The preparation period is the longest stretch. It’s further split into general preparation and specific preparation. During general preparation, you’re building a base: aerobic fitness, muscular endurance, movement quality, and overall work capacity. The specific preparation phase narrows the focus toward the demands of your sport or goal. If you’re a powerlifter, this is where training shifts from higher-rep general strength work toward heavier, more competition-specific lifting.
The competition period has its own two parts: pre-competition and main competition. Pre-competition training fine-tunes performance qualities and simulates competitive demands. The main competition phase is when you actually compete, and training volume drops to keep you fresh while maintaining the fitness you built earlier.
The transition period follows competition. It bridges one macrocycle to the next (or one training year to the next) with reduced training loads, active recovery, and a mental break from structured programming. Skipping this phase is a common mistake that leads to overtraining and stalled progress in the following cycle.

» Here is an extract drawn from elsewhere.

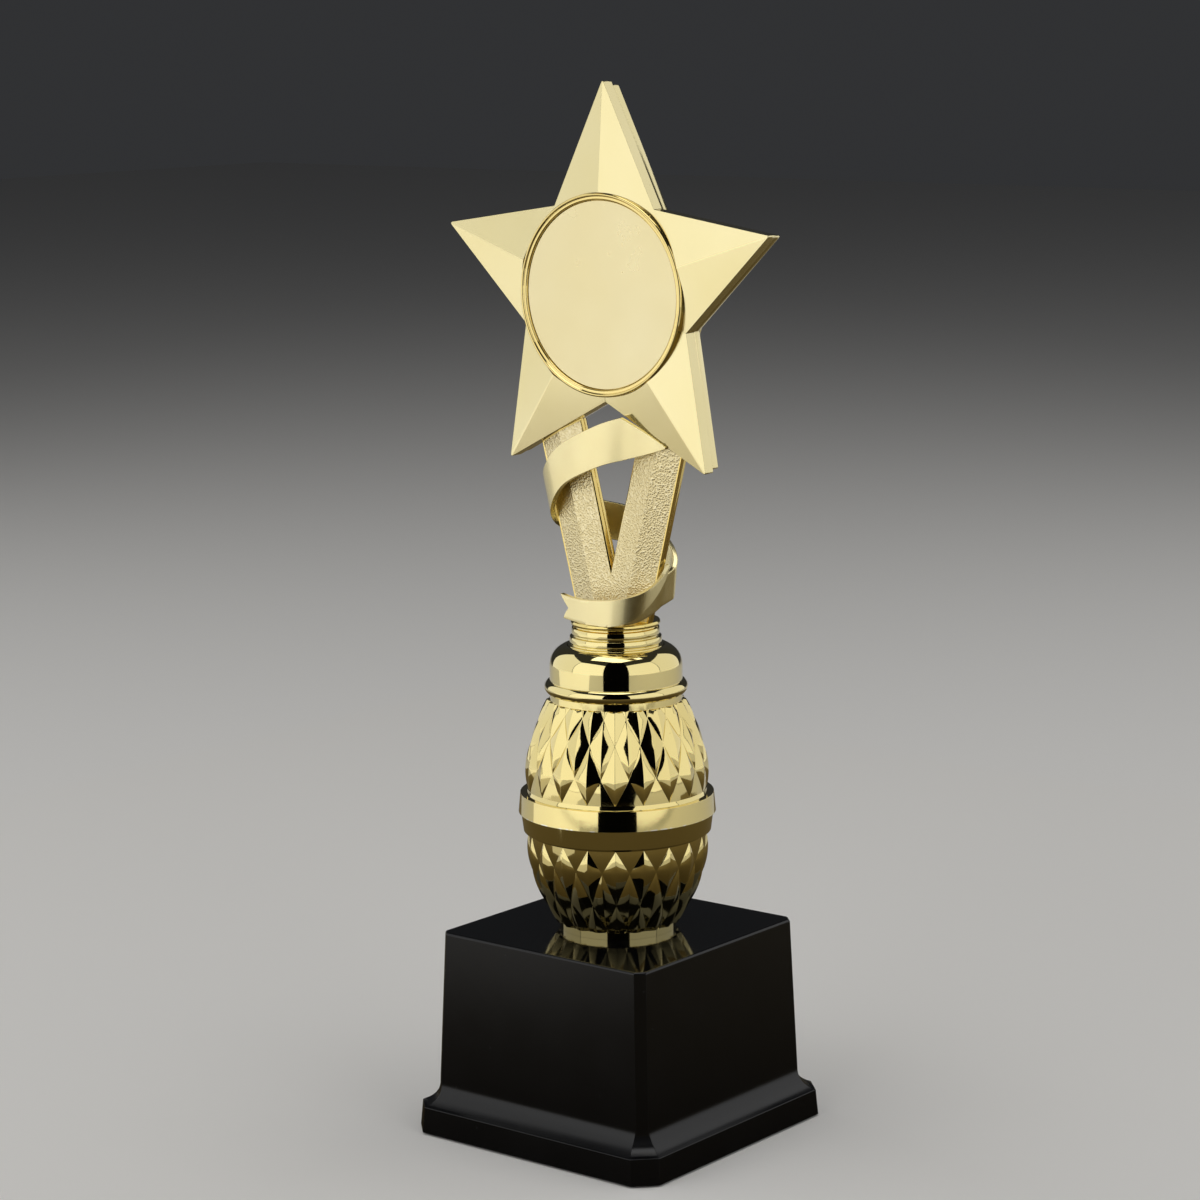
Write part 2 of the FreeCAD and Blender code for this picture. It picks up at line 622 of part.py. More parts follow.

How Volume and Intensity Shift
The defining feature of a well-designed macrocycle is that volume and intensity don’t stay constant. They move in opposite directions over time. Early in the macrocycle, volume is high and intensity is moderate. As you progress toward competition, intensity climbs while volume decreases. This inverse relationship gives your body time to build a foundation before asking it to produce maximal effort.
In a classic linear model, these changes happen in a predictable staircase pattern. You might spend four weeks at higher reps with moderate weight, then shift to fewer reps with heavier weight for the next four weeks, and continue that progression until you’re training near your maximum. Block periodization follows a similar trajectory but organizes it into three named phases. The accumulation phase uses loads around 50 to 70 percent of your max for 8 to 12 reps per set, building work capacity over 3 to 4 weeks. The transmutation phase bumps intensity to 75 to 90 percent with 4 to 6 reps per set over 2 to 4 weeks. The realization phase pushes to 90 percent or higher with just 1 to 4 reps per set over roughly 2 weeks.

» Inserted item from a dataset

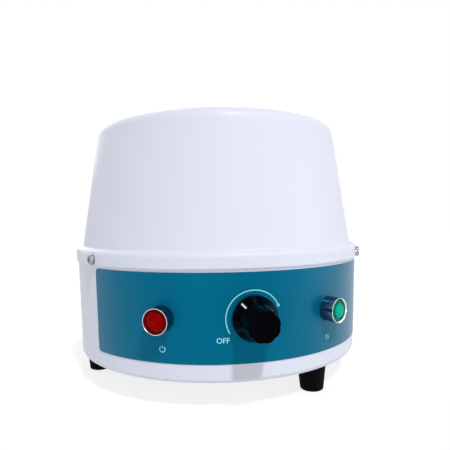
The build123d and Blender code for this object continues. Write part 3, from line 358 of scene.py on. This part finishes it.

This progression isn’t arbitrary. Increased training demands force your neuromuscular system to adapt and get stronger, but they also raise the physical, mental, and metabolic cost of recovery. Alternating heavier loading phases with lighter ones prevents the accumulation of fatigue from outpacing your ability to recover.
Linear vs. Undulating Models
The macrocycle’s internal structure depends on which periodization model you use. The two most common are linear periodization and undulating periodization, and they handle the volume-intensity tradeoff differently.

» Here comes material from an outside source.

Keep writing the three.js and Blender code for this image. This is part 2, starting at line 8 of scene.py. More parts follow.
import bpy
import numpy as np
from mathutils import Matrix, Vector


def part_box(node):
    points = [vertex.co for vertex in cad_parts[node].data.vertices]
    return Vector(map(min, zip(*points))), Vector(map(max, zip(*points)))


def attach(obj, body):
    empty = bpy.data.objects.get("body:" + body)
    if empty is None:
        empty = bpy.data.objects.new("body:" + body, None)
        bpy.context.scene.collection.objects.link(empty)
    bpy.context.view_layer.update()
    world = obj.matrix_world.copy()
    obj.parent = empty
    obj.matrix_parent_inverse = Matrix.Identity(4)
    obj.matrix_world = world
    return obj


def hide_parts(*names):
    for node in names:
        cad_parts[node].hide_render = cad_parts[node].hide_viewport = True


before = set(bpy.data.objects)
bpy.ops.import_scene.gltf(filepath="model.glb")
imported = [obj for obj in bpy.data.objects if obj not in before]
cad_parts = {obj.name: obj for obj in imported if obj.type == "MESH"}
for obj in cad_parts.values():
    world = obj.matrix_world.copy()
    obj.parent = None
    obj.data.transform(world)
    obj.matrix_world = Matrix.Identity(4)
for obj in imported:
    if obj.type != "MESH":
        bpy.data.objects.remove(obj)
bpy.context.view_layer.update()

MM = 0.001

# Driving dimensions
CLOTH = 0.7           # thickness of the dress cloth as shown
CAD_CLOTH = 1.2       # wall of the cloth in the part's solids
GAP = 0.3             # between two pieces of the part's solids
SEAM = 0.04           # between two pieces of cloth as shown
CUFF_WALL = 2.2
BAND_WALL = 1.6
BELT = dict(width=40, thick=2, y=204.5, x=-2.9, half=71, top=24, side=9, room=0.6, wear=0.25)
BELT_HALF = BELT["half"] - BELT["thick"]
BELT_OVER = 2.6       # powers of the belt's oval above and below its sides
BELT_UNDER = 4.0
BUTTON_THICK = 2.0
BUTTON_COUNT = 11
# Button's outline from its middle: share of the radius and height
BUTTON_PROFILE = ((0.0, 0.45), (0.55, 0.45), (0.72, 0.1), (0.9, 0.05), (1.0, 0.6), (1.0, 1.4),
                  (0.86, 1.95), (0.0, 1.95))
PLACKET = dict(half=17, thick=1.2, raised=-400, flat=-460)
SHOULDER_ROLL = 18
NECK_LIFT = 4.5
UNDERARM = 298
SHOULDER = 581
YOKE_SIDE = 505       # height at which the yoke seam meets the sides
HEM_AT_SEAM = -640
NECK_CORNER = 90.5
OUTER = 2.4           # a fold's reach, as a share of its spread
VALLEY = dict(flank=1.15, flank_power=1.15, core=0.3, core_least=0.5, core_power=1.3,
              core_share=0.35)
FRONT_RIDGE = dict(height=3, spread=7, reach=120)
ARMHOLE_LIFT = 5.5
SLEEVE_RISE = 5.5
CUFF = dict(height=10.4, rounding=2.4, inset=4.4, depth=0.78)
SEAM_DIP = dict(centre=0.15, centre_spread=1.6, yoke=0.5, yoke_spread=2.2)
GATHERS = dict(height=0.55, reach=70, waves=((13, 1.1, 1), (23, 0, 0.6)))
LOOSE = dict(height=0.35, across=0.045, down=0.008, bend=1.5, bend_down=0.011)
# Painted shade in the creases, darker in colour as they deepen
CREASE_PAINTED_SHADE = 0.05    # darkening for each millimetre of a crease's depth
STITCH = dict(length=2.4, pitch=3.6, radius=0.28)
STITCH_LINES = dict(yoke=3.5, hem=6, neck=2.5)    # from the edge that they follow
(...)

Linear periodization gradually increases intensity and decreases volume, with changes happening roughly every four weeks. It’s straightforward and works well for beginners or anyone training for a single peak event. You know months in advance exactly what phase you’ll be in and what the training should look like.
Undulating periodization changes intensity and volume more frequently, sometimes weekly (weekly undulating periodization) or even session to session (daily undulating periodization). In a daily undulating model, you might train heavy for low reps on Monday, moderate weight for moderate reps on Wednesday, and lighter weight for high reps on Friday. The macrocycle still has an overall direction, but the path zigzags rather than following a straight line. This approach can be useful for athletes who need to maintain multiple fitness qualities simultaneously throughout the year, or for intermediate lifters who respond well to varied stimulation.
Research comparing the two models shows both produce meaningful gains in strength and muscle size. The best choice depends on your schedule, your sport’s competitive calendar, and how your body responds to consistent versus varied training stress.
The Taper: How a Macrocycle Ends
The final stretch of a macrocycle before competition is the taper, a deliberate reduction in training load designed to shed accumulated fatigue while preserving the fitness you’ve built. The goal is to arrive at competition day feeling strong, fast, and recovered rather than ground down from months of hard training.
A taper can take several forms. A linear taper reduces volume steadily over the taper period. An exponential taper drops volume more aggressively early on and then levels off. A step taper cuts volume by a fixed amount all at once and holds it there. The common thread is that intensity stays relatively high while total training volume comes down. You’re still lifting heavy or running fast, just doing less of it.
How long the taper lasts varies by sport and individual, but it’s typically the final one to three weeks of the macrocycle. Getting the taper right is one of the trickiest parts of programming. Cut too little and you show up fatigued. Cut too much and you lose the sharpness that heavy training provides.
Applying This to Your Own Training
You don’t need to be an Olympic athlete to benefit from thinking in macrocycles. If you’ve ever spent months in the gym doing the same sets and reps with no clear progression plan, a macrocycle gives your training direction. Pick a target date, whether that’s a competition, a race, a fitness test, or simply a personal goal like a new deadlift max. Count backward from that date to map out your preparation, competition, and transition periods. Fill in the mesocycles with progressively more specific and intense training blocks, and plan a short taper before your target date.
For most recreational lifters and athletes, a single macrocycle lasting 12 to 16 weeks is a practical starting point. It’s long enough to move through meaningful phases of base building, intensification, and peaking, but short enough to stay mentally engaged. After each cycle, take a transition week of lighter training before starting the next one. Over the course of a year, you might run three or four of these shorter macrocycles, each building on the fitness developed in the last.